Our customer Mr P was left in pain and needing further surgery after surgeons failed to discuss all the treatment options available to him.
In May 2013, Mr P was suffering problems with his right shoulder. He was referred by his GP to the hospital, due to the increasing pain, stiffness and lack of function.
At hospital, an MRI scan was carried out which showed moderately arthritic changes in the shoulder joint, with a small interstitial tear; the surgeon recommended a shoulder replacement.
Mr P gave his consent for the surgery to take place, and his consent form indicated he would benefit from decreased pain and improved function following the shoulder replacement. After the procedure, Mr P was advised that everything was fine and that he would be seen by a physiotherapist the next day. He was discharged later that day.
During his surgery, however, the surgeon had proceeded to carry out a hemiarthroplasty, a surgical procedure that replaces only one half of the shoulder joint, and not a total shoulder replacement. The physiotherapist confirmed this the following day. There had been no discussion with Mr P about a hemiarthroplasty; he had discussed it with others who had undergone a shoulder replacement and was aware those undergoing a hemiarthroplasty had poorer outcomes. Had Mr P been offered the choice between the two surgeries, he would have opted for the total shoulder replacement.
Over the following six months Mr P attended follow-up appointments at the hospital, where it was noted that there was a weakness in the external rotation and elevation, along with continued restriction of movement and reduction of power despite continuing physiotherapy.

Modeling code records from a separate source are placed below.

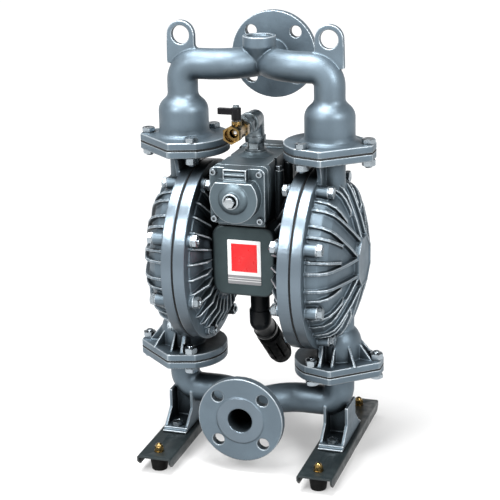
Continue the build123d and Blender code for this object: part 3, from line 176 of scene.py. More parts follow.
class PumpLabelSettings(bpy.types.PropertyGroup):
    face: colour("Face", "Ground of the label", (0.86, 0.86, 0.86))
    panel: colour("Panel", "Plain panel on the label", (0.80, 0.006, 0.01))
    strip: colour("Strip", "Strip along the label's foot", (0.24, 0.24, 0.25))
    strip_height: length("Strip Height", "Height of the strip", 0.0145)


class PumpStageSettings(bpy.types.PropertyGroup):
    floor: colour("Floor", "Colour of the floor and the background", (0.9, 0.9, 0.9))
    azimuth: FloatProperty(name="Azimuth", description="Turn of the camera from the front", subtype="ANGLE",
                           default=radians(18.2717))
    elevation: FloatProperty(name="Elevation", description="Height of the camera as an angle",
                             subtype="ANGLE", default=radians(17.8485))
    roll: FloatProperty(name="Roll", description="Roll of the camera", subtype="ANGLE",
                        default=radians(-1.3107))
    distance: length("Distance", "From the camera to its target", 2.33294)
    lens: FloatProperty(name="Lens", description="Focal length in millimetres on a 36 mm sensor",
                        default=104.735)
    target: FloatVectorProperty(name="Target", description="Point that the camera looks at",
                                subtype="XYZ", unit="LENGTH", precision=5,
                                default=(-0.01428, 0.0, 0.33822))
    key: FloatProperty(name="Key Light", description="Power of the large light from the left", default=48.0)
    top: FloatProperty(name="Top Light", description="Power of the light overhead", default=86.0)
    side: FloatProperty(name="Side Light", description="Power of the light from the right", default=44.0)
    room: share("Room Light", "Strength of the light all round", 0.20)
    ceiling: share("Ceiling", "Brightness of the ceiling in reflections", 0.10)


# Meshes and objects

def link(piece):
    """Puts an object into the scene."""
    bpy.context.scene.collection.objects.link(piece)
    return piece


def new_object(name, mesh):
    """An object at the origin that holds the mesh."""
    return link(bpy.data.objects.new(name, mesh))


def made_plain(piece):
    """Turns a piece's modifiers into its mesh."""
    bpy.context.view_layer.update()
    graph = bpy.context.evaluated_depsgraph_get()
    mesh = bpy.data.meshes.new_from_object(piece.evaluated_get(graph), depsgraph=graph)
    mesh.name = piece.name
    piece.modifiers.clear()
    piece.data = mesh
    return piece


def painted(piece, material):
    """Gives the whole piece one material."""
    piece.data.materials.clear()
    piece.data.materials.append(material)
    for face in piece.data.polygons:
        face.material_index = 0
    return piece


def stand_for(piece, material, *nodes):
    """Finishes a piece that stands for nodes of the frame: it takes the material and the first node's body,
    and the nodes are hidden.
    """
    painted(piece, material)
    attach(piece, BODY_OF[nodes[0]])
    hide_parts(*nodes)
    return piece


def finish_node(node, material):
    """Gives a node of the frame its finish."""
    source = frame["nodes"][node]
    source.data.materials.clear()
    source.data.materials.append(material)


def merged_copy(node, name):
    """A copy of a node with its loose triangles joined and its flat faces made whole."""
    shape = bmesh.new()
    shape.from_mesh(frame["nodes"][node].data)
    bmesh.ops.remove_doubles(shape, verts=shape.verts, dist=2e-6)
    bmesh.ops.dissolve_limit(shape, angle_limit=radians(0.6), verts=shape.verts, edges=shape.edges)
    mesh = bpy.data.meshes.new(name)
    shape.to_mesh(mesh)
    shape.free()
    return new_object(name, mesh)


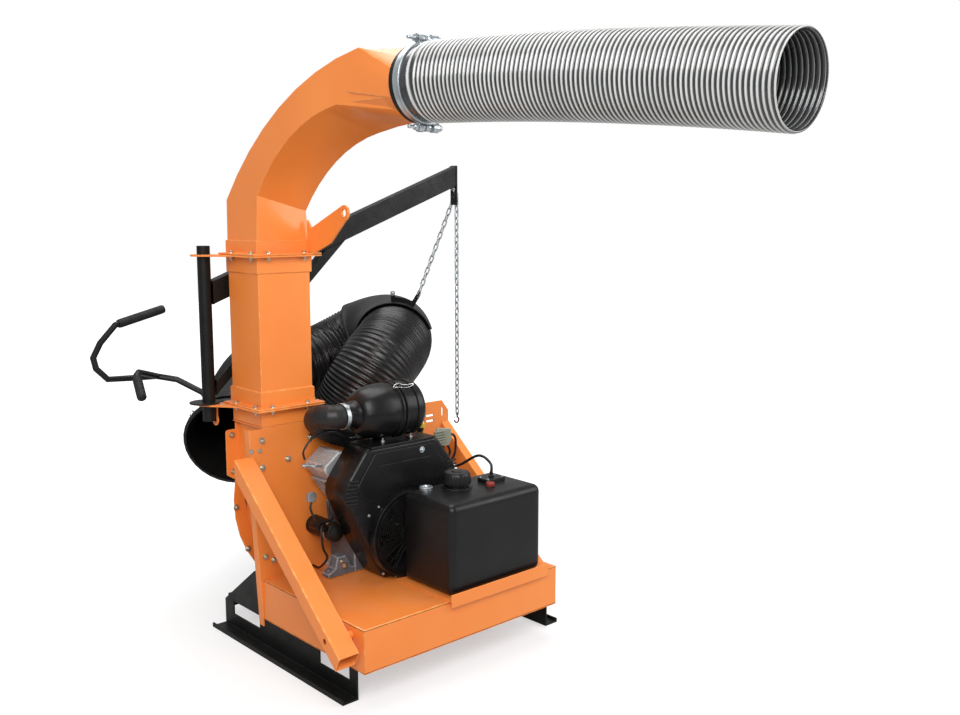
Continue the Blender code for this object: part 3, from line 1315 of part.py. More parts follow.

In early September, Mr P returned to his GP practice as the pain in his shoulder was affecting his sleep. He was provided with Fentanyl patches for pain control. Mr P underwent physiotherapy for around eight months but was still having trouble lifting his arm any higher than around eight inches.
The following year, in October 2014, Mr P was advised to see another consultant at the hospital regarding his shoulder. He attended the appointment and the consultant arranged for Mr P to have an x-ray. The results came back a few weeks later and confirmed he had only been given a partial shoulder placement. A shaft of metal had been fitted into his arm, with no cup, and this meant that the metal was grinding Mr P’s shoulder down.
In December, Mr P consented for either a total shoulder replacement or a reverse shoulder replacement. The following month, a further x-ray showed superior subluxation of the humeral head with the irregularity of the under surface of the acromion, consistent with impingement.
In February 2015, Mr P underwent revision surgery. The surgeon removed the head of the metal shaft and replaced it with a smaller one and a cup cemented in.
After the surgery, the movement in Mr P’s shoulder increased and he was pleased with the results. He was now able to lift his arm a little higher and his pain was reduced. He does, unfortunately, still continue to have issues with his shoulder and is looking at further treatment options.
Mr P contacted Fletchers to investigate a potential medical negligence claim against the hospital due to their failure to perform the appropriate surgery. We obtained Mr P’s medical records and a report from a Consultant Orthopaedic surgeon, which supported Mr P’s claim.
The hospital trust subsequently admitted there was a failure to discuss all reasonable variant treatment options with Mr P, prior to his surgery being performed. The hospital trust also admitted that Mr P would have avoided the surgery in February 2015. We successfully settled Mr P’s case for £25,000.
Hannah Hughes, a medical negligence lawyer, handled Mr P’s case and commented on its successful resolution:
This case highlights the importance of ensuring all patients are aware of all the possible treatment options available to them and the risks of undergoing surgery. I hope that this prompts hospitals and their treating surgeons to put checks in place to ensure patients are fully informed and consented before surgery is performed to avoid patients suffering as Mr P did.
We hope Mr P’s compensation will help him put his negligent treatment behind him and provide him with some financial security for the immediate future.